On Friday, June 19th and Saturday, June 20th, 2009 I performed excerpts from Bride of Wildenstein – The Musical at the Eugene O’Neill Theater Center in Waterford, CT.
In Bride of Wildenstein – The Musical, an aging socialite grows fur and claws to recapture her philandering game hunter husband’s attention. Using puppets and masks to augment the body, this solo cabaret performance playfully unpacks desire and the contagion of identity with songs that examine the making of a monstrosity.
The weird and tragic love story wildly reimagines tabloid accounts of the real-life “cat woman”, Jocelyn Wildenstein. As the protagonist’s marriage dissolves, she begins to reinvent herself through drastic measures. But biomedical and surgical procedures to become more feline only heighten her sense of estrangement and embolden her quest to find a fiercer sense of self.
Friday, June 19th, 2009
For the Friday viewing, I performed Stuffed and Mounted, and Cash the Check in the Dina Merrill Theatre.
Saturday, June 20th, 2009
For the Saturday viewing, I performed Stuffed and Mounted, Cash the Check, and Pump that Pussy at Blue Gene’s Pub.
In Stuffed and Mounted, I played the protagonist, Jocelyn Wildenstein on my front side, and her philandering game hunter husband, Alec on the back.

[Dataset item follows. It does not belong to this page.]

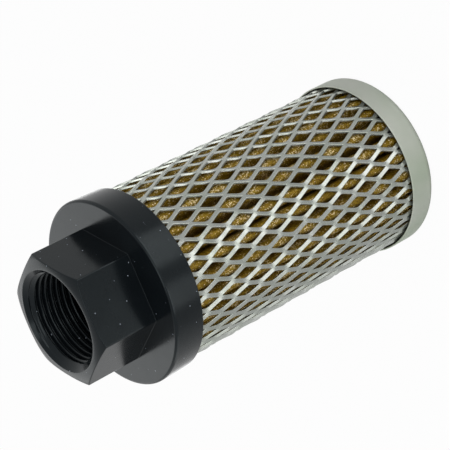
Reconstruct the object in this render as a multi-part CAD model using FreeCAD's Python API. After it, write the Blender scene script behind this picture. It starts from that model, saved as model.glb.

In Cash The Check, Jocelyn’s pet monkey, May Moon, sings a cheerful song about retail therapy after Jocelyn has walked in on Alec (an adult baby) getting his diapers changed by another woman.
In Pump that Pussy, Jocelyn Wildenstein, finds herself amidst an illegal junk yard pumping party, after being estranged from her husband. She encounters a rat doctor with a caulking gun he uses to inject partiers with non-medical grade silicone, a worried pigeon recovering from a beak job, and a cockroach who has gotten his thorax pumped.
The performances were part of the National Puppetry Conference where I was an emerging artist that year. In this iteration, music was composed by Josh Senick with costumes by Rachel Weir.
Also featured in the program were fellow emerging and resident artists,
The Eugene O’Neill Theater Center is the country’s preeminent organization dedicated to the development of new works and new voices for the stage. Located in Waterford, Connecticut, it has launched some of the most important voices and works in American theater and has revolutionized the way new work is developed. The Center is home to The National Puppetry Conference, which encourages puppet artists to create through the visual and kinetic form of the puppet, to push beyond boundaries, and develop new works.
In 1990, Jane Henson established the Rose Endowment for Puppetry to support an annual puppetry conference – thus paying tribute to the Rose’s influential work – and to assure the continuing presence of puppetry at the O’Neill Center. George Latshaw was the Artistic Director for the conference’s inaugural year, followed by Richard Termine from 1992-2003, and Pam Arciero from 2003 to the present.